Ma ci sono anche organizzazioni che promuovono l'emigrazione dei palestinesi da «Eretz Israel», la biblica «terra di Israele». Una di queste, Hamotzi, riferisce sul suo sito internet (www.emigrations.net) che non meno di 380 mila palestinesi avrebbero lasciato i Territori occupati dall'inizio della rivolta (numero non confermato da fonti ufficiali dell'Anp) e che molti di più desidererebbero farlo. Hamotzi afferma di poter offrire un «aiuto concreto» (soldi?) a queste persone avviandole verso mete allettanti: Stati Uniti, Canada, Australia, Venezuela, Perù, Cile. L'Europa non figura ancora nell'elenco delle destinazioni, ma in futuro tutto è possibile.
A pagina 2 una breve:
Gli israeliani uccidono un palestinese a Gaza

Le truppe di occupazione israeliane hanno ucciso un palestinese e ne hanno ferito un altro, ieri, vicino al posto di transito di kisssufim fra la striscia di Gaza e Israele. Dicono che Kamal al Astal, 20 anni, stesse per collocare una bomba.

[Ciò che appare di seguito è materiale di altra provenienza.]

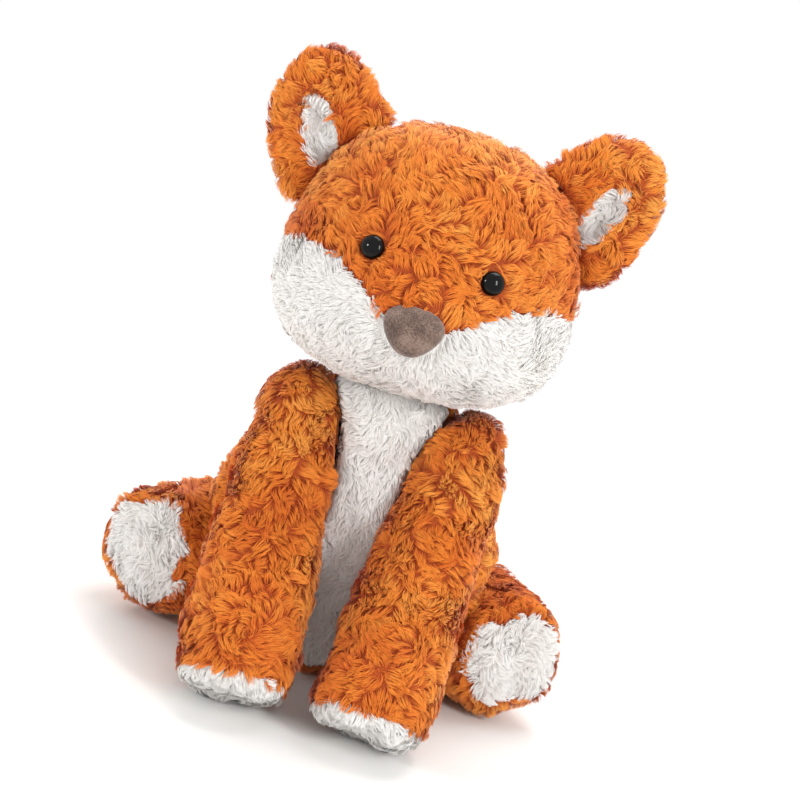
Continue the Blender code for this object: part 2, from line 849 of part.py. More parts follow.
def build_front_leg(side, sign, table):
    shoulder = (sign * SHOULDER_OUT, -SHOULDER_FORWARD, SHOULDER_HEIGHT)
    pivot = joint("shoulder_joint_" + side, shoulder)
    swing = (-FRONT_SLOPE, sign * FRONT_LEAN, 0)
    frame = joint("front_leg_frame_" + side, (0, 0, 0), pivot, swing)
    drop = PAW_RADIUS * PAW_HEEL_SHARE * sin(FRONT_SLOPE) - SEAT_FLAT
    length = (SHOULDER_HEIGHT - drop) / cos(FRONT_SLOPE)
    stations = leg_stations(
        SHOULDER_RADIUS, PAW_RADIUS, length, PAW_END, FRONT_LEG_SHARES
    )
    place = straight(Vector((0, 0, -1)))
    name = "front_leg_" + side
    limb(name, "sole", stations, place, length - PAW_SOLE, frame, table)
    socket = socket_ball("shoulder_socket_" + side, SHOULDER_RADIUS + GAP, Vector(), pivot)
    turns = [(-FRONT_SWING * share, 0, 0) for share in SWING_SHARES]
    return [socket, *rooms(name, stations, place, SHOULDER_RADIUS, pivot, swing, turns)]


def build_hind_leg(side, sign, table):
    hip = Vector((sign * HIP_OUT, HIP_BEHIND, HIP_HEIGHT))
    pivot = joint("hip_joint_" + side, hip)
    foot = Vector((sign * FOOT_OUT, -FOOT_FORWARD, FOOT_HEIGHT)) - hip
    ahead = Vector((sign * sin(FOOT_YAW), -cos(FOOT_YAW), 0))
    bend = foot - ahead * FOOT_RADIUS
    place, run = bent(Vector(), bend, foot, Vector((0, 0, 1)))
    stations = leg_stations(HIP_RADIUS, FOOT_RADIUS, run, FOOT_END, HIND_LEG_SHARES)
    name = "hind_leg_" + side
    limb(name, "sole", stations, place, run - FOOT_SOLE, pivot, table)
    socket = socket_ball("hip_socket_" + side, HIP_RADIUS + GAP, Vector(), pivot)
    turns = [(-HIND_LIFT * share, 0, 0) for share in SWING_SHARES]
    return [socket, *rooms(name, stations, place, HIP_RADIUS, pivot, (0, 0, 0), turns)]


def build_tail(table):
    root = Vector((0, TAIL_BEHIND, TAIL_HEIGHT))
    pivot = joint("tail_joint", root)
    end = Vector((0, TAIL_LENGTH, TAIL_RISE))
    bend = Vector((0, TAIL_LENGTH / 2, 0))
    place, run = bent(Vector(), bend, end, Vector((0, 0, 1)))
    stations = []
    for share in BALL_SHARES:
        radius = BALL_GAIN * TAIL_ROOT_RADIUS * sqrt(max(0, 1 - share * share))
        stations.append((BALL_GAIN * share * TAIL_ROOT_RADIUS, radius))
    for share, part in TAIL_SHARES:
        stations.append((share * run, part * TAIL_RADIUS))
    stations.append((run, 0))
    stations = [(d, 0, r, r, r, 0) for d, r in stations]
    limb("tail", "tip", stations, place, run - TAIL_TIP_LENGTH, pivot, table)
    room = room_form("tail_room", stations, place, TAIL_ROOT_RADIUS, pivot)
    socket = socket_ball("tail_socket", TAIL_ROOT_RADIUS + GAP, Vector(), pivot)
    return socket, room


def main():
    table = table_block()
    build_head()
    sockets = []
    for side, sign in SIDES:
        sockets += build_front_leg(side, sign, table)
        sockets += build_hind_leg(side, sign, table)
    tail_socket, tail_room = build_tail(table)
    build_body([*sockets, tail_socket], tail_room, table)


clear_scene()
PARTS = collection("Plush fox")
CUTTERS = collection("Cutters")
main()
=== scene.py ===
"""Dresses the stuffed fox: cloth skins, pile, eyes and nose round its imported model, in metres."""

import json
from math import radians

import bmesh
import bpy
import numpy as np
from mathutils import Matrix, Vector
from mathutils.bvhtree import BVHTree
from mathutils.kdtree import KDTree


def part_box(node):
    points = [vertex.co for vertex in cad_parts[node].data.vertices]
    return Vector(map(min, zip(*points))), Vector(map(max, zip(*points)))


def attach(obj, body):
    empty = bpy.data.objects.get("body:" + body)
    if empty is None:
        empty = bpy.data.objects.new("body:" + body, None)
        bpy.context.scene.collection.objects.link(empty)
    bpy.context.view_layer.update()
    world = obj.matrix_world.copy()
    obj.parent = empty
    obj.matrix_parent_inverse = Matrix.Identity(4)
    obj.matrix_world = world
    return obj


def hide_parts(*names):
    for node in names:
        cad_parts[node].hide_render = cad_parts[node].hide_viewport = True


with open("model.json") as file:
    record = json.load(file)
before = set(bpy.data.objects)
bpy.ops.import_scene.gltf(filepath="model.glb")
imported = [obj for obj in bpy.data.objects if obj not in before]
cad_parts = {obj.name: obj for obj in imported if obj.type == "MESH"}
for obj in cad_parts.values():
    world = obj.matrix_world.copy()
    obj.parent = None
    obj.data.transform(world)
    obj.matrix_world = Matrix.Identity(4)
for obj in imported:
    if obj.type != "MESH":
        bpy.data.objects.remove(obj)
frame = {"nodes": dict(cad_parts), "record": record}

bl_info = {
    "name": "Plush fox dressing",
    "version": (1, 0, 0),
    "blender": (4, 5, 0),
    "location": "3D View > Sidebar > Plush fox",
    "description": "Cloth skins, curly pile, eyes and nose of a stuffed fox",
    "category": "Object",
}

MM = 0.001
DENT_SIZE = 17 * MM  # from one hollow in a stuffed form to the next
FILLING_VOXEL = 4 * MM
FILLING_DEPTH = 3.5 * MM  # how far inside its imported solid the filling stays

# Where the face's parts are, for the lie of the pile
NOSE_BRIDGE = (0.0, -0.090, 0.2165)
PAW_SWIRL = (0.034, -0.113, 0.050)  # of the left side, as are the next ones
LEG_WAY = (-0.060, -0.500, -0.864)
HIP = (0.054, 0.026, 0.0395)
SOLE_MIDDLE = (0.104, -0.012, 0.039)
EAR_SEAM = (0.0585, -0.0023, 0.2673)
EAR_WAY = (0.469, 0.153, 0.870)
TAIL_END = (0.0, 0.196, 0.056)  # just beyond the tip
SIDES = (("left", 1), ("right", -1))

# Edges that the pile keeps to
EAR_OVERLAP = 1.0 * MM  # how far orange pile covers the edge of an ear's lining
BIB_HEIGHTS = (0.0, 0.0435, 0.1044, 0.1305, 0.1566)
BIB_HALF_WIDTHS = (0.0213, 0.0271, 0.0271, 0.0328, 0.0410)
BIB_BACK = -0.016
BIB_BOTTOM = 0.010
SHANK_CORNERS = 6  # packed corners at the end of a shank, next to its axis
EYE_DOME = 4.5 * MM
EYE_RADIUS = 6.2 * MM
EYE_FREE = 6.3 * MM  # no fibre comes closer to an eye's axis

# Camera: the photograph's place and roll
AIM = Vector((0.004, -0.070, 0.176))
CAMERA_DISTANCE = 1.2
CAMERA_RISE = radians(15)
CAMERA_ROLL = radians(17)
LENS_MM = 108
SENSOR_MM = 36

# Pile: how densely it grows, and where it makes room
ORANGE_DENSITY = 2.05e6  # strands on a square metre
WHITE_DENSITY = 2.35e6
CROWDED = 2 * MM  # closer than this to another body, fewer strands grow
NEAR_FLOOR = 1 * MM  # as they do on what rests on the floor
THINNED = 0.4  # share of the strands that grow in both
ROOM = 6 * MM  # closer than this to another body, strands are shorter
LEAST_ROOM = 0.35  # share of its height that a strand keeps there
FLOOR_GAP = 0.3 * MM  # no strand comes closer to the floor
TURN_SIZE = 26 * MM  # from one change in the pile's way to the next
SHADE_SIZE = 30 * MM  # from one change in its shade to the next
STEPS = np.array([0.0, 0.52, 1.0])  # shares of a strand at which it has points
TAPER = np.array([1.0, 0.85])  # its width at the first two of them

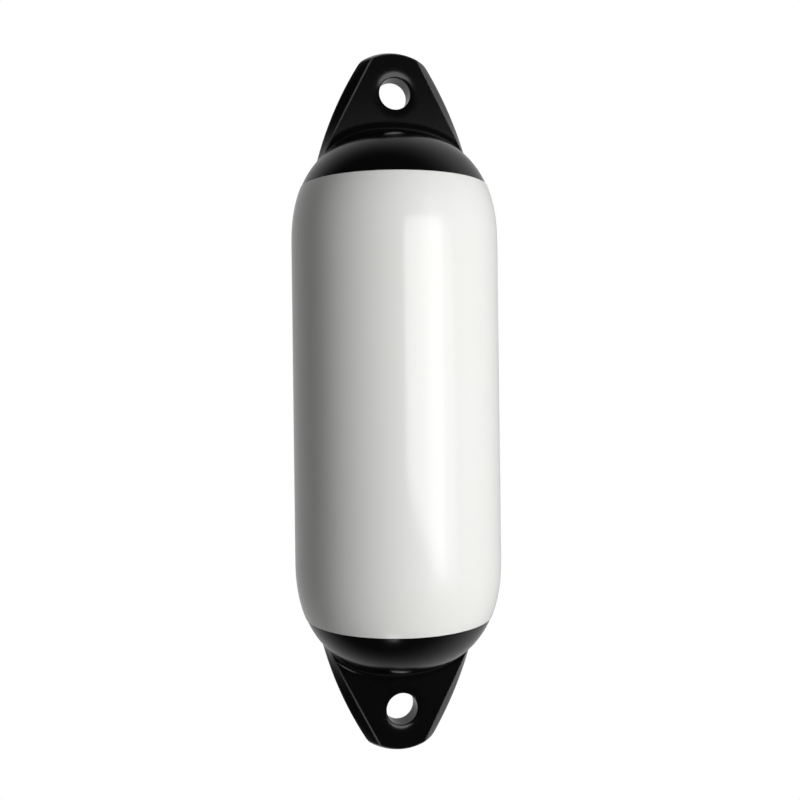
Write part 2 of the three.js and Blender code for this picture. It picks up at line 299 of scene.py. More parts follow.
class FenderColours(bpy.types.PropertyGroup):
    """sRGB hex colours of the finishes."""

    white_vinyl: bpy.props.StringProperty(
        name="Body vinyl", description="Colour of the inflated body", default="#F2F2F1"
    )
    warm_vinyl: bpy.props.StringProperty(
        name="Warmer vinyl", description="Colour of the body in its warmer places", default="#F0F0EC"
    )
    black_vinyl: bpy.props.StringProperty(
        name="End vinyl", description="Colour of the moulded ends", default="#070708"
    )
    # Painted highlight: a paler grey laid along the ears' edges, where light catches their creases
    edge_highlight_paint: bpy.props.StringProperty(
        name="Painted edge highlight", description="Pale colour painted along the ears' edges as a highlight", default="#6C6C6E"
    )
    nylon: bpy.props.StringProperty(
        name="Bush nylon", description="Colour of the valve's bush", default="#2B2D30"
    )
    acetal: bpy.props.StringProperty(
        name="Plug acetal", description="Colour of the valve's plug", default="#D9D8D2"
    )
    rubber: bpy.props.StringProperty(
        name="Seal rubber", description="Colour of the seal ring", default="#17181A"
    )
    floor: bpy.props.StringProperty(
        name="Floor", description="Colour of the studio's floor", default="#E6E6E4"
    )


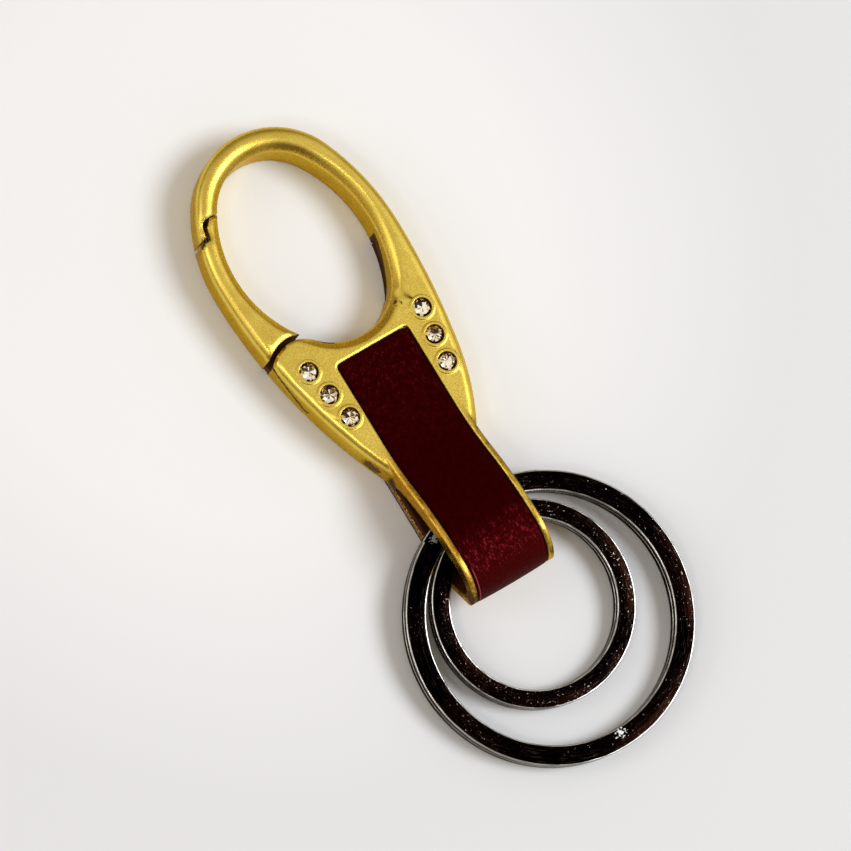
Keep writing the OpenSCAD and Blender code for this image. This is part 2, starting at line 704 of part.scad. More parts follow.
// Leather, a padded strip along the strap's top line
leather_floor = channel_depth - leather_gap;
flat_n = 6;
function path_flat(n) = [for (i = [0:n - 1]) [leather_top_y - leather_corner + (-rise_start - leather_top_y + leather_corner) * i / n, body_thickness, 90]];
function path_arc(c, r, a, b, n, flip) = [for (i = [0:n - 1]) let (t = a + (b - a) * i / n)
  [c[0] + r * cos(t), c[1] + r * sin(t), t + flip]];
leather_stop_angle = leather_end_angle - 1;
corner_n = 4;
leather_path = concat(
  [for (i = [0:corner_n - 1]) [leather_top_y - leather_corner * (1 - cos(90 * i / corner_n)), body_thickness, 90]],
  path_flat(flat_n),
  path_arc(rise_centre, rise_radius, 270, 270 - rise_angle, 9, -180),
  path_arc(crest_centre, crest_radius, 90 - rise_angle, 90, 12, 0),
  path_arc(end_centre, strap_end_radius, 90, leather_stop_angle, 16, 0),
  [concat(end_centre + strap_end_radius * unit(leather_stop_angle), [leather_stop_angle])]);
function leather_half(i) = i < corner_n
  ? leather_half_width - leather_corner * (1 - sin(90 * i / corner_n)) : leather_half_width;
function leather_soft(i) = i < corner_n ? sin(90 * (i + 0.4) / (corner_n + 0.4)) : 1;
section_share = [0, 0.35, 0.7, 1];

// Half section of the leather from its edge to its middle: distance in, height
function leather_section(i) = let (h = leather_half(i), q = leather_soft(i), r = leather_round, sw = leather_swell)
  [[-h, -leather_floor], [-h, -r * q - (1 - q) * r], [-h + 0.3 * r, -0.3 * r * q - (1 - q) * r],
   [-h + r, (sw * 0.35) * q - (1 - q) * r * 0.8], [-h * 0.6, (sw * 0.85) * q - (1 - q) * r * 0.7],
   [0, sw * q - (1 - q) * r * 0.7],
   [h * 0.6, (sw * 0.85) * q - (1 - q) * r * 0.7], [h - r, (sw * 0.35) * q - (1 - q) * r * 0.8],
   [h - 0.3 * r, -0.3 * r * q - (1 - q) * r], [h, -r * q - (1 - q) * r], [h, -leather_floor]];
leather_layers = [for (i = [0:len(leather_path) - 1]) let (p = leather_path[i])
  [for (s = leather_section(i)) [s[0], p[0] + s[1] * cos(p[2]), p[1] + s[1] * sin(p[2])]]];

module leather_inlay() {
  color([0.3, 0.03, 0.05]) stack([for (i = [len(leather_layers) - 1:-1:0]) leather_layers[i]]);
}

// Ring gate
hinge = [-hinge_y, knuckle_radius];
lug_x = knuckle_x - lug_gap;
hinge_side_x = ring_gate_half_width + hinge_side_gap;
knuckle_space = knuckle_radius + knuckle_gap;

module cross_rod(r, x0, x1) {
  translate([x0, -hinge_y, knuckle_radius]) rotate([0, 90, 0]) cylinder(r = r, h = x1 - x0);
}

module hinge_space() {
  for (m = [0, 1]) {
    mirror([m, 0, 0]) {
      cross_rod(knuckle_space, lug_x, hinge_side_x);
      translate([lug_x, -hinge_y - knuckle_space, -overrun])
        cube([hinge_side_x - lug_x, knuckle_space * 2, overrun + knuckle_radius]);
    }
  }
  cross_rod(pocket_radius, -pocket_half_width, pocket_half_width);
  translate([-pocket_half_width, -hinge_y - knuckle_space, -overrun])
    cube([pocket_half_width * 2, knuckle_space + pocket_radius, overrun + knuckle_radius]);
  cross_rod(hinge_pin_radius, -lug_x - overrun, lug_x + overrun);
}

bar_low = -loop_lip_y + lap_gap;
ring_gate_tip = loop_step_y - ring_gate_tip_gap;
bar_points = [
  [-hinge_y, 0], [-hinge_y, ring_gate_thickness],
  [-ring_gate_tip + ring_gate_round, ring_gate_thickness],
  [-ring_gate_tip, ring_gate_thickness - ring_gate_round],
  [-ring_gate_tip, loop_lip_z + lap_height_gap], [bar_low, loop_lip_z + lap_height_gap], [bar_low, 0]];
notch_y = loop_root_y + bar_lug_gap;

module ring_gate() {
  color([0.75, 0.6, 0.2]) difference() {
    union() {
      intersection() {
        side_extrude(bar_points, -ring_gate_half_width, ring_gate_half_width);
        translate([0, -hinge_y + overrun, 0]) rotate([90, 0, 0]) linear_extrude(height = outer_x)
          polygon([
            [-ring_gate_half_width, 0], [ring_gate_half_width, 0],
            [ring_gate_half_width, ring_gate_thickness - ring_gate_round],
            [ring_gate_half_width - ring_gate_round, ring_gate_thickness],
            [-ring_gate_half_width + ring_gate_round, ring_gate_thickness],
            [-ring_gate_half_width, ring_gate_thickness - ring_gate_round]]);
      }
      for (m = [0, 1]) {
        mirror([m, 0, 0]) cross_rod(knuckle_radius, knuckle_x, ring_gate_half_width);
      }
    }
    translate([-knuckle_x, -notch_y, -overrun]) cube([knuckle_x * 2, outer_x, body_thickness + overrun]);
    cross_rod(hinge_pin_radius + hinge_pin_gap, -outer_x, outer_x);
  }
}

module ring_gate_pin() {
  color([0.6, 0.6, 0.6])
    cross_rod(hinge_pin_radius, -ring_gate_half_width + hinge_pin_setback, ring_gate_half_width - hinge_pin_setback);
}

torsion_curls = 4;
torsion_steps = torsion_curls * 8;
torsion_half = torsion_pitch * torsion_curls / 2;
leg_end_z = ring_gate_thickness + torsion_wire + spring_end_gap;
leg_start_z = knuckle_radius + torsion_radius;
torsion_path = concat(
  [[-torsion_half, -hinge_y - torsion_leg, leg_end_z],
   [-torsion_half, -hinge_y - torsion_radius, leg_start_z - torsion_wire * 2]],
  [for (i = [0:torsion_steps]) let (a = 90 - 360 * torsion_curls * i / torsion_steps)
    [-torsion_half + torsion_pitch * torsion_curls * i / torsion_steps,
     -hinge_y + torsion_radius * cos(a), knuckle_radius + torsion_radius * sin(a)]]);
torsion_outs = concat([[0, 0, 1], [0, 0, 1]],
  [for (i = [0:torsion_steps]) let (a = 90 - 360 * torsion_curls * i / torsion_steps) [0, cos(a), sin(a)]]);

module ring_gate_spring() {
  color([0.6, 0.6, 0.6]) wire(torsion_path, torsion_outs, torsion_wire);
}

// Split rings
function ring_section(w, h, b) = [
  [b, 0], [w - b, 0], [w - b * 0.3, b * 0.3], [w, b], [w, h - b], [w - b * 0.3, h - b * 0.3],
  [w - b, h], [b, h], [b * 0.3, h - b * 0.3], [0, h - b], [0, b], [b * 0.3, b * 0.3]];

module split_ring(r, w, t, start) {
  h = (t - coil_gap) / 2;
  pts = ring_section(w, h, ring_bevel);
  ramp = 10;
  cover = crossing_angle * 0.05;
  rotate([0, 0, start + crossing_angle]) {
    for (k = [0, 1]) {
      translate([0, 0, -t / 2 + k * (h + coil_gap)]) rotate_extrude(angle = 360 - crossing_angle, $fn = 96)
        translate([r - w, 0]) polygon(pts);
    }
  }
  small = ring_section(w - weld * 2, h - weld * 2, ring_bevel);
  rotate([0, 0, start]) stack([for (i = [ramp + 2:-1:0]) let (
      j = i - 1,
      a = j < 0 ? -cover : j > ramp ? crossing_angle + cover : crossing_angle * j / ramp,
      s = j < 0 ? 0 : j > ramp ? 1 : (1 - cos(180 * j / ramp)) / 2,
      z = -t / 2 + weld + s * (h + coil_gap))
    [for (p = small) [(r - w + weld + p[0]) * cos(a), (r - w + weld + p[0]) * sin(a), z + p[1]]]]);
}

big_ring_y = rise_end + big_ring_hang;
small_ring_y = rise_end + small_ring_hang;
big_inner = big_ring_radius - big_ring_width;
big_touch = -big_ring_y + sqrt(pow(big_inner, 2) - pow(ring_gate_half_width + big_ring_x, 2));
big_tilt = atan((ring_gate_thickness + ring_rest_gap) / (big_touch + big_ring_y + big_ring_radius));
small_inner = small_ring_radius - small_ring_width;
small_touch = -small_ring_y + sqrt(pow(small_inner, 2) - pow(ring_gate_half_width + small_ring_x, 2));
small_tilt = atan((ring_gate_thickness + small_rest_gap) / (small_touch + small_ring_y + small_ring_radius));

// The upper coil ends at the crossing's end, so the wire is wound the other way up
module laid_ring(r, w, t, x, y, tilt, start) {
  translate([x, -y, r * sin(tilt) + t / 2 * cos(tilt)]) rotate([tilt, 0, 0]) mirror([0, 0, 1]) split_ring(r, w, t, start);
}

module big_ring() {
  color([0.15, 0.13, 0.13])
    laid_ring(big_ring_radius, big_ring_width, big_ring_thickness, big_ring_x, big_ring_y, big_tilt, big_start_angle);
}

module small_ring() {
  color([0.15, 0.13, 0.13])
    laid_ring(small_ring_radius, small_ring_width, small_ring_thickness, small_ring_x, small_ring_y, small_tilt,
      small_start_angle);
}

frame();
hook_gate();
gate_pin();
gate_spring();
leather_inlay();
crystal_left_1();
crystal_left_2();
crystal_left_3();
crystal_right_1();
crystal_right_2();
crystal_right_3();
ring_gate();
ring_gate_pin();
ring_gate_spring();
big_ring();
small_ring();
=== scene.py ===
from math import atan, cos, pi, radians, sin, sqrt

import bmesh
import bpy
from mathutils import Matrix, Vector


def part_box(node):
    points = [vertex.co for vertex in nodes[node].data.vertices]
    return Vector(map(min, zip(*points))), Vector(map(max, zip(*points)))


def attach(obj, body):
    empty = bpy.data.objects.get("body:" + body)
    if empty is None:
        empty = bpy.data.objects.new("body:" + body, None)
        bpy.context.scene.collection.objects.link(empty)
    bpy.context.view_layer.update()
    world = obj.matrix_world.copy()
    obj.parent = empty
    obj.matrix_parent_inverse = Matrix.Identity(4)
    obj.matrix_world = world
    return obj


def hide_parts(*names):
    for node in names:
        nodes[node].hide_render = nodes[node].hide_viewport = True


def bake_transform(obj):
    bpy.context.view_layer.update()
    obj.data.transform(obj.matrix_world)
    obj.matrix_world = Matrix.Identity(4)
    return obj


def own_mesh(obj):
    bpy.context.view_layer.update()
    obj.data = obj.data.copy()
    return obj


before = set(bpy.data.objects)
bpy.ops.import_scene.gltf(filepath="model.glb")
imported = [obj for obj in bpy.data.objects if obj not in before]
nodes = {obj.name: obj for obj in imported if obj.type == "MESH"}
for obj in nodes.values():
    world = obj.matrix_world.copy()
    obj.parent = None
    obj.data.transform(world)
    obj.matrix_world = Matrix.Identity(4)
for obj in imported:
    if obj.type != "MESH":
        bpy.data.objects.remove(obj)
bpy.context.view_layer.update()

MM = 0.001
MERGE = 0.0000001

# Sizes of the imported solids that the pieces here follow, in millimetres and degrees
BODY_THICKNESS = 6.0
PIVOT, RELIEF_CENTRE = (-8.2, 0.9), (-9.74, 13.44)
STRAP_RISE_START, STRAP_RISE_END, STRAP_RISE = 10.0, 26.9, 3.4
RISE_RADIUS, END_RADIUS = 19.0, 5.1
LEATHER_TOP, LEATHER_HALF, LEATHER_END = 0.2, 5.0, 175.0
RING_GATE_HALF, RING_GATE_THICK = 5.6, 1.7
RING_EDGE, COIL_PLAY, CROSSING = 0.14, 0.06, 24.0

# Marks: place, reach, cover. The notch low on the body's left side and the marks along the gate's nose seam
# are painted shade; the rest are worn marks
BODY_MARKS = (
    ((-6.9, -11.95, 3.0), 1.7, 0.85),
    ((-11.0, 18.2, 6.0), 0.8, 0.3),
    ((-5.65, -31.2, 5.8), 2.0, 0.85),
    ((-5.6, -29.6, 3.6), 1.6, 0.5),
    ((5.4, 3.1, 5.9), 1.8, 0.12),
)
GATE_MARKS = (
    ((-11.2, 11.8, 5.6), 0.9, 0.3),
    ((-9.86, 20.7, 2.6), 0.85, 0.95),
    ((-9.8, 20.95, 4.2), 0.7, 0.9),
    ((-9.6, 21.5, 5.3), 0.6, 0.9),
    ((-9.1, 22.3, 5.1), 0.6, 0.85),
    ((-11.1, 20.2, 5.5), 0.5, 0.8),
)
# The big ring's second spot is a painted glint beyond the upper wire's end; the other ring spots are scuffs
BIG_RING_MARKS = (
    ((2.4, -53.45, 2.4), 1.7, 0.26),
    ((-5.0, -22.9, 3.1), 0.8, 0.55),
)
SMALL_RING_MARKS = (
    ((12.9, -36.0, 3.0), 0.5, 0.1),
)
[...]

Il titolo non riporta la spiegazione dell'accaduto fornita dall'esercito israeliano e il pezzo la fornisce con l'implicito suggerimento che sia falsa. Ad esso contribuiscono sia l'espresione "dicono che", spesso usata in contesti nei quali si vuole negare la veridicità delle successive affermazioni ("Dicono che sia un mascalzone, ma io, che lo conosco bene, so che non è vero), in luogo di altre più neutrali ("ha sostenuto", "riferito", "comunicato"), sia l'accostamento all'accusa dell'esercito del nome e della giovane età del palestinese; accostamento volto a creare indignazione per la sua uccisione e incredulità per le spiegazioni che ne vengono fornite.
Incredulità che appare ingiustificata alla luce dei numerosi attentati portati a termine (l'ultimo l'11 agosto al posto di blocco di Qalandia, costato la vita a due palestinesi) o tentati da giovani come Kamal al Astal.